Guest Gets $13,500 after Plate Hits Her Face at South Beach Restaurant

A young lady went out to a popular South Beach (Miami Beach) restaurant located on Ocean drive.  While eating at the restaurant, a place struck her face below her eye.  (The restaurant closed years later.)

She didn’t know who threw the plate. She went to Mount Sinai Hospital for medical treatment.

She was given stitches to close up the cut.  Months after the accident the cut was no longer visible.

I looked at the restaurant’s website.  It stated, that “guests shouldn’t be surprised if they hear the sounds of plates breaking.  It is just tradition.”

American Empire Surplus Lines insured the restaurant.  They’re part of Great America Insurance Group.

They paid the $13,500 settlement.  $1,000 of the settlement was from the insurance policy’s Medpay coverage.  I did not charge a fee on this $1,000 portion of the settlement.

Patron Wins Case for Eye Injury Outside of Club

This isn’t my case.  Pearl Allen, and a companion were patrons of the Gemini Club in the evening.

As the two women left the club in the early morning hours and proceeded to their car in the Gemini Club’s parking lot, a male patron of the club, Leroy Allen (not related to the plaintiff), approached them.

Pearl Allen and her companion rebuffed Leroy Allen’s advances, and the trio exchanged harsh words. After pouring his drink on the companion, Leroy Allen hurled the empty glass, which struck Ms. Allen in the face and permanently blinded her in the left eye.

She sued the bar owner for damages.

The jury returned a verdict for Ms.
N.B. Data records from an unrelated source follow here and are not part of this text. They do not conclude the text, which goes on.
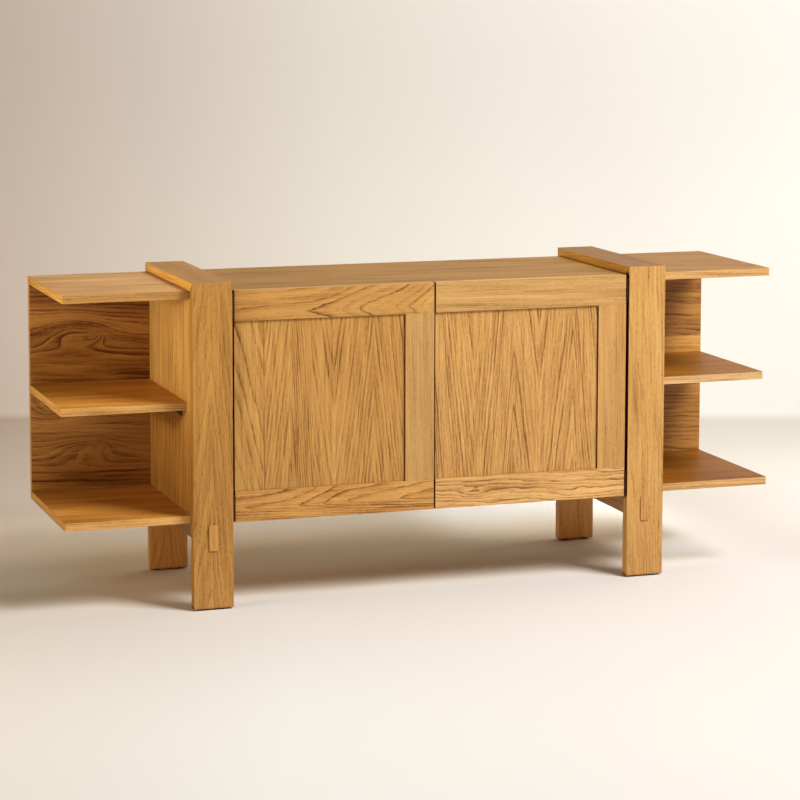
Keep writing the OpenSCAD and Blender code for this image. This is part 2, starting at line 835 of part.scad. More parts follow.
module wing_dowels() {
    color(beech) {
        for (side = [LEFT, RIGHT]) on_side(side) {
            for (x = wing_xs) {
                back_dowel(x, ceiling, "-z", "z");
                back_dowel(x, shelf_z, "z", "-z");
                back_dowel(x, shelf_under, "-z", "z");
                back_dowel(x, floor_top, "z", "-z");
            }
            for (y = dowel_ys)
                dowel([-post_out, y, shelf_z - board_t / 2], "-x", "x", small_dowel_d,
                      small_dowel_long, small_dowel_in_board);
        }
        for (x = wing_xs)
            dowel([x, wing_back_y, shelf_z + back_rail_h], "z", "-z", small_dowel_d,
                  small_dowel_long, small_dowel_long);
    }
}

module cap_screws() {
    color(steel)
        for (side = [LEFT, RIGHT], y = long_screw_ys)
            on_side(side)
                screw([-post_mid, y, ceiling], "z", long_screw_d, long_head_d,
                      long_head_rise, board_t + long_screw_bite);
}

module stretcher_screws() {
    color(steel)
        for (side = [LEFT, RIGHT], y = long_screw_ys)
            on_side(side)
                screw([-post_mid, y, floor_top], "-z", long_screw_d, long_head_d,
                      long_head_rise, 2 * board_t + long_screw_bite);
}

front_post(LEFT);  // front_post_left
front_post(RIGHT);  // front_post_right
rear_post(LEFT);  // rear_post_left
rear_post(RIGHT);  // rear_post_right
cap(LEFT);  // cap_left
cap(RIGHT);  // cap_right
stretcher(LEFT);  // stretcher_left
stretcher(RIGHT);  // stretcher_right
glides();
top_board();
bottom_board();
wall(LEFT);  // wall_left
wall(RIGHT);  // wall_right
partition();
back_panel();
wing_shelf(LEFT);  // wing_shelf_left
wing_shelf(RIGHT);  // wing_shelf_right
wing_back(LEFT, shelf_z, ceiling);  // wing_back_upper_left
wing_back(RIGHT, shelf_z + back_rail_h, ceiling);  // wing_back_upper_right
wing_back(LEFT, floor_top, shelf_under);  // wing_back_lower_left
wing_back(RIGHT, floor_top, shelf_under);  // wing_back_lower_right
wing_back(RIGHT, shelf_z, shelf_z + back_rail_h);  // wing_back_rail_right
inner_shelf(LEFT);  // inner_shelf_left
inner_shelf(RIGHT);  // inner_shelf_right
shelf_pins();
shelf_brackets();
bracket_screws();
top_rail(LEFT, left_door_x);  // left_door_top_rail
bottom_rail(LEFT, left_door_x);  // left_door_bottom_rail
stile(left_door_x);  // left_door_stile
door_panel(left_door_x);  // left_door_panel
top_rail(RIGHT, right_door_x);  // right_door_top_rail
bottom_rail(RIGHT, right_door_x);  // right_door_bottom_rail
stile(right_door_x);  // right_door_stile
door_panel(right_door_x);  // right_door_panel
hinge_leaves(LEFT, 0);  // left_hinge_post_leaves
hinge_leaves(LEFT, 1);  // left_hinge_door_leaves
hinge_pins(LEFT);  // left_hinge_pins
hinge_leaves(RIGHT, 0);  // right_hinge_post_leaves
hinge_leaves(RIGHT, 1);  // right_hinge_door_leaves
hinge_pins(RIGHT);  // right_hinge_pins
hinge_post_screws();
door_hinge_screws(LEFT);  // left_door_hinge_screws
door_hinge_screws(RIGHT);  // right_door_hinge_screws
latch_body(LEFT);  // left_latch_body
latch_plunger(LEFT);  // left_latch_plunger
strike_plate(LEFT);  // left_strike_plate
latch_body(RIGHT);  // right_latch_body
latch_plunger(RIGHT);  // right_latch_plunger
strike_plate(RIGHT);  // right_strike_plate
latch_screws();
carcass_dowels();
post_dowels();
wing_dowels();
cap_screws();
stretcher_screws();
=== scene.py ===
import json
import math

import bmesh
import bpy
from mathutils import Matrix, Vector


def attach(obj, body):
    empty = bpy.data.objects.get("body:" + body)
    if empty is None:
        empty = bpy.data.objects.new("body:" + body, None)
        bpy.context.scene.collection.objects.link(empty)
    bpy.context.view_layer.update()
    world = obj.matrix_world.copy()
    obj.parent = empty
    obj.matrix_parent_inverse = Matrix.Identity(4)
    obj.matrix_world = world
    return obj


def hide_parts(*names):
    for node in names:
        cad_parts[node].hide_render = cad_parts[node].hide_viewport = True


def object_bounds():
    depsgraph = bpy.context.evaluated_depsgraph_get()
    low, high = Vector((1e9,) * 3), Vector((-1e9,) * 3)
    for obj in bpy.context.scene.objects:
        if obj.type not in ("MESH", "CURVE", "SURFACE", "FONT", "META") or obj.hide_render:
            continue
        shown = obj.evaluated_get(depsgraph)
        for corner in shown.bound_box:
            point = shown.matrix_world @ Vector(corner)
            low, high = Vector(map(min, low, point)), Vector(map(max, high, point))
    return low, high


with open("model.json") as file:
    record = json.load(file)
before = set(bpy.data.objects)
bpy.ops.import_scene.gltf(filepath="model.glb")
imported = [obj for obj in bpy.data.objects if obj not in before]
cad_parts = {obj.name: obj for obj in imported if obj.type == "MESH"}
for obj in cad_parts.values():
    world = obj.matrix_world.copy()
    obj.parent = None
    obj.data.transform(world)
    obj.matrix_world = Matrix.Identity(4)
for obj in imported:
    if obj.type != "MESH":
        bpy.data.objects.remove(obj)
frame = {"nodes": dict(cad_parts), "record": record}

cad_box = [list(corner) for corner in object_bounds()]
HALF_LENGTH = cad_box[1][0]
HALF_DEPTH = cad_box[1][1]
HEIGHT = cad_box[1][2]


# Camera, as fitted to the corners of the table in the photograph

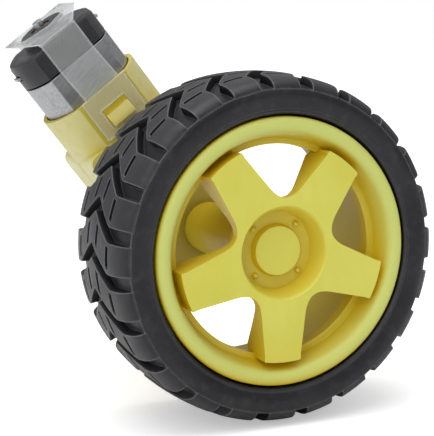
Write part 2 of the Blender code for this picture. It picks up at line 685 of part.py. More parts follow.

Allen against the club.

The Florida Supreme Court said that the owner of a place of public entertainment will not be held liable for the unforeseeable acts of third persons, but, specific knowledge of an individual’s dangerous propensities is not the exclusive method of proving foreseeability.

It can be shown by proving that, based on past experience, a proprietor knew of or should have recognized the likelihood of disorderly conduct by third persons in general which might endanger the safety of the proprietor’s patrons. Foreseeability of an intervening cause is a question for the trier of fact.  Gibson v. Avis Rent-a-Car System, Inc., 386 So.2d 520 (Fla. 1980).

The Gemini Club had a history of fighting and other disturbances. Prior to the date of the assault, Babrab had employed a “bouncer” to maintain security on the premises.

The bouncer’s duties included patrolling the parking lot and preventing patrons from removing glasses from the bar.  Despite urgings to the corporate officers by the bartenders that such security was needed, no such employee was on duty the night of Pearl Allen’s assault.

The evidence was sufficient for the jury reasonably to find that Babrab should have known of the likelihood of injury to patrons caused by disorderly conduct on the part of third parties in general and failed to do anything about it.

It is a close question as to whether this failure caused or contributed to the plaintiff’s injuries, but the jury could have reasonably concluded that, if Babrab had continued its previous policy of hiring security personnel to take glasses from patrons as they left the club and to patrol the parking lot, the injury suffered by Pearl Allen would have been prevented.

The Florida Supreme Court let the woman’s jury verdict stand.  The case is Allen v. Babrab, Inc., 438 So.2d 356, 357 (Fla. 1983).